▶ Work instructions
Work out how many lines in the listing below include the word "frame". Give nothing but the number.
*** Data extract
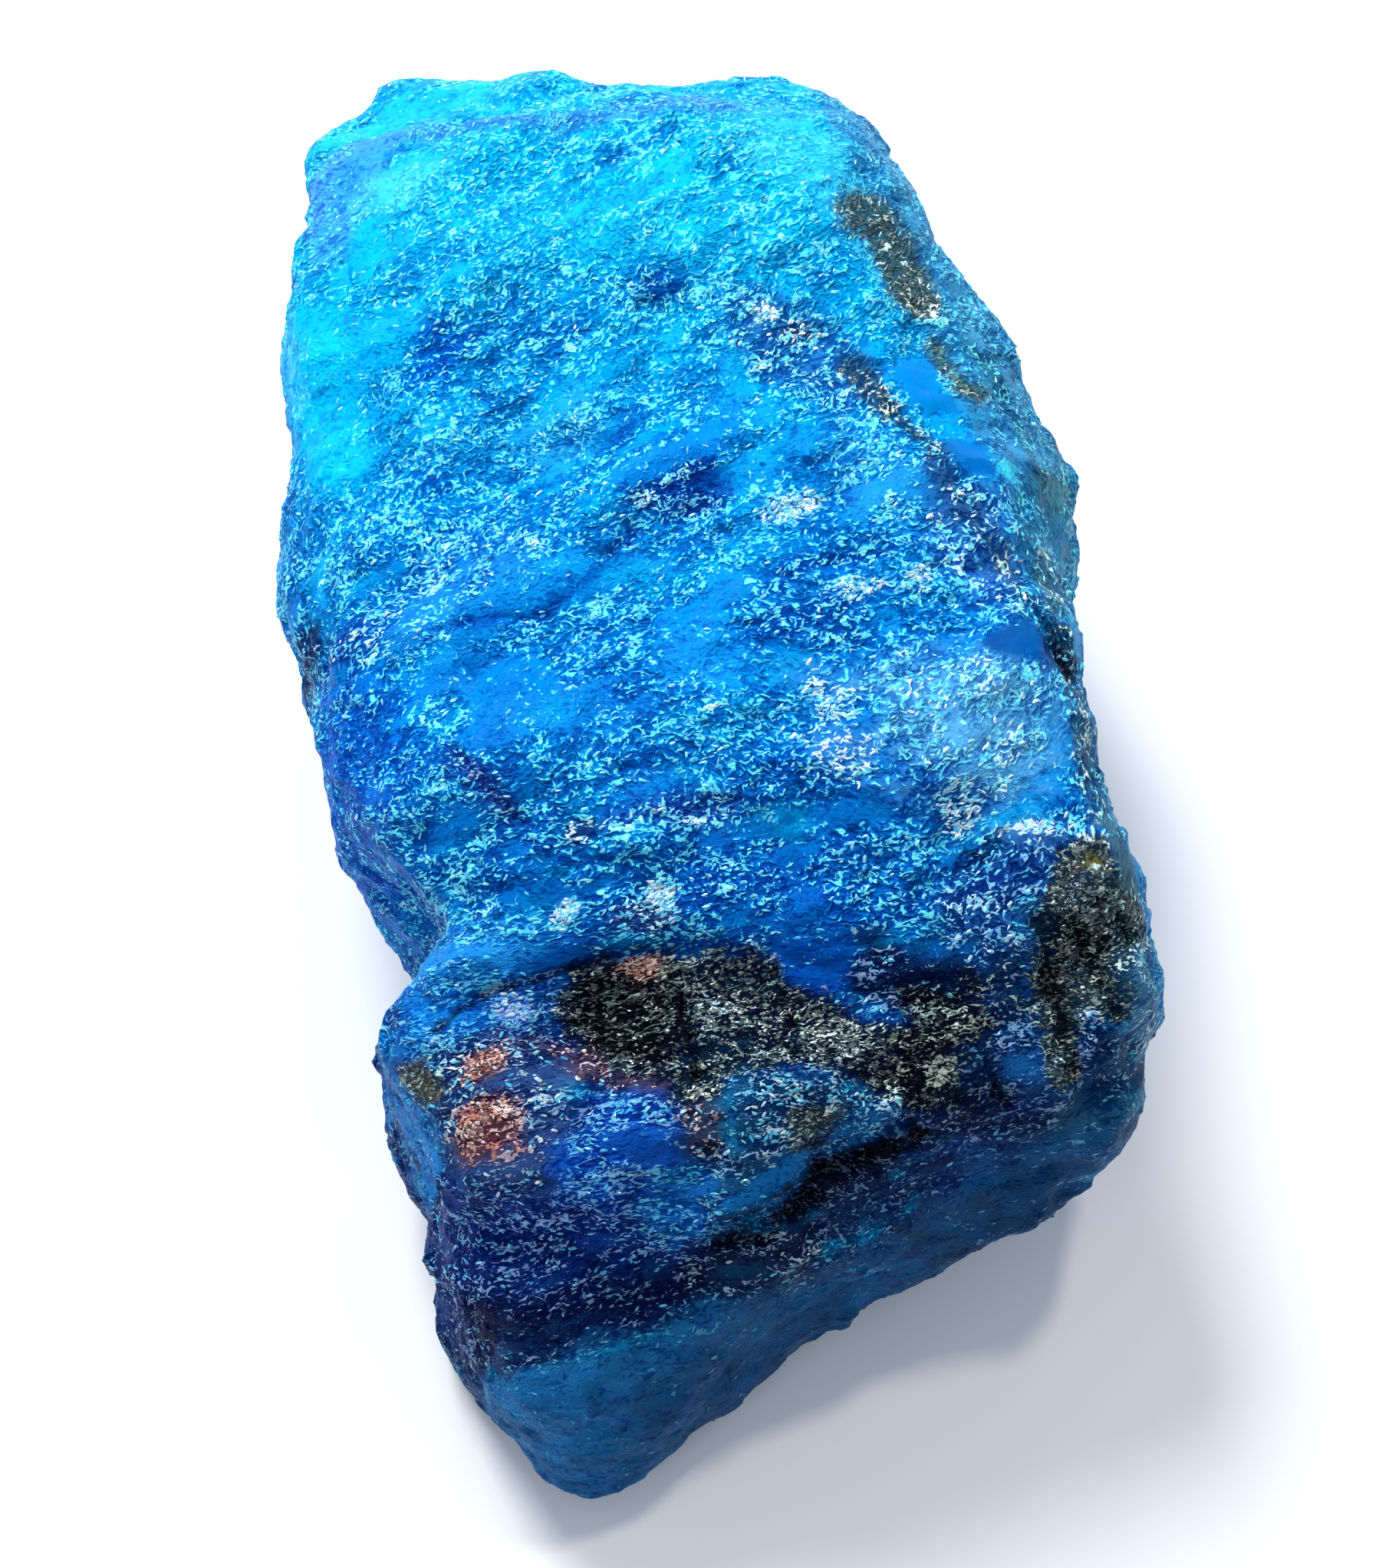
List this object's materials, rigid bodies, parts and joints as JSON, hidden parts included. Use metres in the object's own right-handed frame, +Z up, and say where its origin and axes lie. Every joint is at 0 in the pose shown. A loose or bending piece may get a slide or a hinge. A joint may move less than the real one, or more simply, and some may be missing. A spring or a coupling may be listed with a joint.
{
  "type": "rough sapphire",
  "caption": "Rough uncut sapphire crystal: a broken blue corundum lump with ledges, bevelled edges and a dark mica seam, lying on a flat parting face.",
  "frame": {"origin": "under the middle of the bounding box, on the flat parting face it lies on", "axes": "+Z up; +Y along the length, towards the broad pale end; +X towards the bevelled long edge"},
  "size_m": [0.044, 0.0706, 0.0267],
  "materials": {
    "sapphire": "granular, glossy broken faces"
  },
  "bodies": {
    "root": {"rough_sapphire": "sapphire"}
  },
  "joints": []
}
******
▶ The reply
2